Subtitle: On the Meaning and Depth of Our Responsibility
Author(s): BURGGRAEVE, Roger
Journal: Ephemerides Theologicae Lovanienses
Volume: 84 Issue: 4 Date: 2008
The starting point for this article is the statement of Cain after the murder of his brother Abel: “Am I my brother’s keeper?” (Gen 4,9). Even though Cain’s anger and aggression were not uncalled for, his statement manifests an image of humanity, or rather a lack of humanity, whereby all emphasis is placed on “each one to one’s own”. The question, however, is whether civilisation runs over another track, namely that of “the one for the other”. This other possibility is explored on the basis of a philosophical reading of Abraham’s intercession for Sodom (Gen 18,16-33). While the Lord intends to destroy Sodom on the basis of the city’s unimaginable immorality, Abraham finds it unacceptable that the punishment for the injustice likewise tolerates innocent victims. In boldness (chutzpah) Abraham thus pleads with the Lord to spare the city if there were at least 50 (or 45, 40, 30, 20, or even only 10) righteous people to be found. Abraham links this boldness to a confession of humility: “Me, dust and ashes” (Gen 18,27). This awareness of his mortality, however, does not make Abraham fold back into himself but directs him towards others.
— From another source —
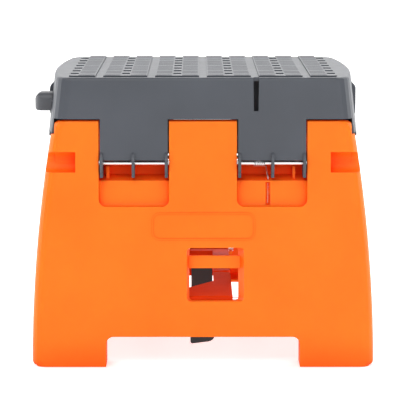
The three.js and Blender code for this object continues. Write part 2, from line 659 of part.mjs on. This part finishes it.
// ---------------------------------------------------------------- braces and release tabs
// Each brace half is drawn level: origin on its own hinge pin, +y towards the middle of the stool.
function brace(side) {
  const hingeY = faceDepth(BRACE_Z) - BRACE_DEPTH / Math.cos(SPLAY);
  const length = hingeY - BRACE_TIP;
  const half = BRACE_HALF - 0.6;
  const plateTop = 1.7;
  const under = plateTop - BRACE_PLATE;
  const noseZ = under - BRACE_FLANGE;
  const outline = new THREE.Shape();
  const r = 6;
  const slot = BRACE_SLOT;
  const [slotLeftY, slotRightY] = BRACE_SLOT_START[side];
  outline.moveTo(-half, 3);
  outline.lineTo(half, 3);
  outline.lineTo(half, length - r);
  outline.absarc(half - r, length - r, r, 0, Math.PI / 2);
  outline.lineTo(slot.x1, length);
  outline.lineTo(slot.x1, slotRightY);
  outline.lineTo(slot.x0, slotLeftY);
  outline.lineTo(slot.x0, length);
  outline.lineTo(-half + r, length);
  outline.absarc(-half + r, length - r, r, Math.PI / 2, Math.PI);
  let body = slabZ(outline, noseZ, plateTop);
  const channelStart = 14;
  const channels = [[-half + slot.wall, slot.x0 - slot.wall], [slot.x1 + slot.wall, half - slot.wall]];
  for (const [x0, x1] of channels) {
    body = body.subtract(box(x0, x1, channelStart, length + 5, noseZ - 1, under));
  }
  body = body.subtract(box(-40, 40, -5, channelStart, noseZ - 1, under));
  body = body.add(rodX(-half, half, 0, 0, 4.2, 20));
  return body.subtract(rodX(-40, 40, 0, 0, BRACE_PIN_R + GAP, 16));
}

// Black release tab: a flat lever on its own pin, drawn in the leg's frame.
function releaseTab(side) {
  const z = (height) => legZ(side, height);
  const t = RELEASE;
  const [bottom, top] = RELEASE_SPAN[side];
  const y0 = FACE + t.y0;
  const y1 = FACE + t.y1;
  const shape = new THREE.Shape();
  shape.moveTo(t.x0 + 1.5, z(bottom));
  shape.lineTo(t.x1 - 7, z(bottom + 2.2));
  shape.quadraticCurveTo(t.x1 - 1, z(bottom + 2.8), t.x1, z(bottom + 9));
  shape.lineTo(t.x1, z(top));
  shape.lineTo(t.x0, z(top));
  shape.lineTo(t.x0, z(bottom + 1.5));
  const plate = slabY(shape, y0, y1, 4);
  const barrel = rodX(t.x0, t.x1, (y0 + y1) / 2, z(t.pivot), t.barrel, 20);
  return plate.add(barrel).subtract(rodX(t.x0 - 1, t.x1 + 1, (y0 + y1) / 2, z(t.pivot), t.pin + GAP, 16));
}

// ---------------------------------------------------------------- hinge hardware
// Torsion spring: a coil around the rod, one arm down into the leg and one arm inwards.
function torsionSpring() {
  const wire = 0.8;
  const coilR = ROD_R + GAP + wire;
  const turns = 6;
  const pitch = 2.1;
  const perTurn = 12;
  const points = [];
  points.push(new THREE.Vector3(SPRING_X, 13.5, -coilR));
  points.push(new THREE.Vector3(SPRING_X, 6, -coilR));
  const steps = turns * perTurn;
  for (let i = 0; i <= steps; i += 1) {
    const angle = -Math.PI / 2 - (2 * Math.PI) * i / perTurn;
    const x = SPRING_X + pitch * i / perTurn;
    points.push(new THREE.Vector3(x, coilR * Math.cos(angle), coilR * Math.sin(angle)));
  }
  const armX = (SLIT.x0 + SLIT.x1) / 2;
  points.push(new THREE.Vector3(armX - 1.8, 2.2, -5.4));
  points.push(new THREE.Vector3(armX - 1, 5.2, -9.6));
  points.push(new THREE.Vector3(armX, 5.6, -15));
  points.push(new THREE.Vector3(armX, 5.6, -43));
  const path = new THREE.CatmullRomCurve3(points, false, 'centripetal');
  const circle = new THREE.Shape();
  circle.absarc(0, 0, wire, 0, 2 * Math.PI);
  return toManifold(new THREE.ExtrudeGeometry(circle, {
    steps: 110, extrudePath: path, curveSegments: 3, bevelEnabled: false,
  }));
}

function hingeRod() {
  return rodX(-ROD_HALF + 0.5, ROD_HALF - 0.5, 0, 0, ROD_R, 20);
}

// Push-on cap at each end of a hinge rod, between the outer rib and the rod's end.
function rodCap(sign) {
  const inner = 126.8;
  const [x0, x1] = [sign * inner, sign * (inner + 4.2)].sort((a, b) => a - b);
  return rodX(x0, x1, 0, 0, 5, 16).subtract(rodX(x0 - 1, x1 + 1, 0, 0, ROD_R + GAP));
}

function straightPin(halfLength, radius) {
  return rodX(-halfLength, halfLength, 0, 0, radius, 16);
}

// ---------------------------------------------------------------- scene graph
const GREY = { color: 0x62666e, roughness: 0.5, metalness: 0 };
const DARK_GREY = { color: 0x54565b, roughness: 0.55, metalness: 0 };
const ORANGE = { color: 0xff7f1e, roughness: 0.42, metalness: 0 };
const BLACK = { color: 0x101012, roughness: 0.5, metalness: 0 };
const STEEL = { color: 0xd8d8dc, roughness: 0.25, metalness: 1 };

function piece(name, manifold, look) {
  const mesh = new THREE.Mesh(toGeometry(manifold), new THREE.MeshStandardMaterial(look));
  mesh.name = name;
  return mesh;
}

const object = new THREE.Group();
object.add(piece('platform', platform(), GREY));
object.add(piece('end_lug', endLug(), DARK_GREY));
object.add(piece('end_lug_screw', lugScrew(), STEEL));

// One side of the stool: the leg with its brace, tab and hinge hardware, all in a frame on the hinge axis.
function sideGroup(side) {
  const turn = side === 'front' ? 0 : Math.PI;
  const mirror = side === 'front' ? 1 : -1;
  const outer = new THREE.Group();
  outer.rotation.z = turn;
  const frame = new THREE.Group();
  frame.position.set(0, -pivotDepth(side), PIVOT_Z[side]);
  frame.rotation.x = -SPLAY;
  outer.add(frame);
  // Features off the middle plane keep the same x on both sides, so the rear leg is the front leg mirrored.
  const flip = (manifold) => (mirror > 0 ? manifold : manifold.mirror([1, 0, 0]));
  frame.add(piece(`leg_${side}`, flip(leg(side)), ORANGE));
  frame.add(piece(`hinge_rod_${side}`, hingeRod(), STEEL));
  frame.add(piece(`rod_cap_${side}_left`, rodCap(-mirror), BLACK));
  frame.add(piece(`rod_cap_${side}_right`, rodCap(mirror), BLACK));
  frame.add(piece(`torsion_spring_${side}`, flip(torsionSpring()), STEEL));
  frame.add(piece(`release_tab_${side}`, flip(releaseTab(side)), BLACK));

  const tabPin = piece(`release_pin_${side}`, flip(straightPin(16.6, RELEASE.pin)), STEEL);
  tabPin.position.set(-0.4 * mirror, FACE + (RELEASE.y0 + RELEASE.y1) / 2, legZ(side, RELEASE.pivot));
  frame.add(tabPin);

  const hinge = new THREE.Group();
  hinge.position.set(0, FACE + BRACE_DEPTH, legZ(side, BRACE_Z, BRACE_DEPTH));
  hinge.rotation.x = SPLAY;
  hinge.add(piece(`brace_${side}`, flip(brace(side)), ORANGE));
  hinge.add(piece(`brace_pin_${side}`, straightPin(BRACE_HALF + 5.4, BRACE_PIN_R), STEEL));
  frame.add(hinge);
  return outer;
}

object.add(sideGroup('front'));
object.add(sideGroup('rear'));

export default object;
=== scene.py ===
"""Folding work stool / half-height sawhorse: looks, light and camera, in metres, in the CAD frame (+Z up)."""
import json
import math

import bmesh
import bpy
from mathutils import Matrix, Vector


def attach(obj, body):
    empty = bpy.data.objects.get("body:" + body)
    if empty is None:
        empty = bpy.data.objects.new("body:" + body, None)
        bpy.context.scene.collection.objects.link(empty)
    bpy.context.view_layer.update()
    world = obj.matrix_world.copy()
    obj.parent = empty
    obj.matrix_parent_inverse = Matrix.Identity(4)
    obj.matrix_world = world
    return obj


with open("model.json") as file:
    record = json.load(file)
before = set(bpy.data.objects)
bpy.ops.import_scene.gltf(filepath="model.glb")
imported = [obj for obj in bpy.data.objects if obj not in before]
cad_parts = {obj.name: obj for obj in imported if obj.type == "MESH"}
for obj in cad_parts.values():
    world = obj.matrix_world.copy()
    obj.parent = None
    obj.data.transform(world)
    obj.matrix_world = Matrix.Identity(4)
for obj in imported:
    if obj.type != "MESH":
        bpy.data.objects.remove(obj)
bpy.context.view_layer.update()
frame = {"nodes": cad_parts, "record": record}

POCKET_REACH = 0.06                 # how far a face looks for neighbours that make it a pocket
POCKET_RANGE = (0.22, 0.88)         # openness at which the painted pocket shade is full, and at which it is gone
# specular level far inside pockets, cut as part of the painted shade
POCKET_SHADE_SPECULAR = 0.02
GLOW_RADIUS = (0.010, 0.002, 0.0006)    # how far red, green and blue light spread inside the orange plastic
PLASTIC_IOR = 1.49

SHARP_PLASTIC_ANGLE = math.radians(28)
SHARP_STEEL_ANGLE = math.radians(40)
EDGE_WIDTHS = {
    "grey_plastic": 0.0007,
    "dark_grey_plastic": 0.0006,
    "orange_plastic": 0.0008,
    "black_plastic": 0.0005,
}

TREAD_TOP = 0.30645                 # foot of the grip ridges, just inside the tread bands
BAND_COUNT = 10
BAND_PITCH = 0.0274
RIDGE_ROWS = 8
RIDGE_ROW_PITCH = 0.0295
FIRST_RIDGE_ROW = -0.1095
RIDGE_OFFSETS = (-0.0065, 0.0065)   # two ridges to a row, on either side of its middle
RIDGE_LENGTH = 0.0165
RIDGE_WIDTH = 0.0020
RIDGE_RISE = 0.0004


# ---------------------------------------------------------------- node helpers
def new_material(name):
    material = bpy.data.materials.new(name)
    material.use_nodes = True
    nodes = material.node_tree.nodes
    return material, nodes, material.node_tree.links, nodes["Principled BSDF"]


def noise(nodes, links, coords, scale, detail=2.0, roughness=0.5, stretch=None):
    """A noise texture in object space; scale is in waves per metre."""
    vector = coords.outputs["Object"]
    if stretch:
        mapping = nodes.new("ShaderNodeMapping")
        mapping.inputs["Scale"].default_value = stretch
        links.new(vector, mapping.inputs["Vector"])
        vector = mapping.outputs["Vector"]
    texture = nodes.new("ShaderNodeTexNoise")
    texture.inputs["Scale"].default_value = scale
    texture.inputs["Detail"].default_value = detail
    texture.inputs["Roughness"].default_value = roughness
    links.new(vector, texture.inputs["Vector"])
    return texture.outputs["Fac"]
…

This ethically qualified humility discloses a new form of humanity and he thus becomes “the father of the whole of humanity”. This makes it possible at the same time to reinterpret Cain’s statement thus: we “are” literally created as each other’s keepers. Universal brotherhood precedes our conscious intention and free will: the creatural covenant precedes and founds every free contract. At the same time we discover in this universal brotherhood a “divine affection”. Interpreted from a Christian perspective, this means that we are moved in our hearts by the Spirit towards the other (Rom 5,5).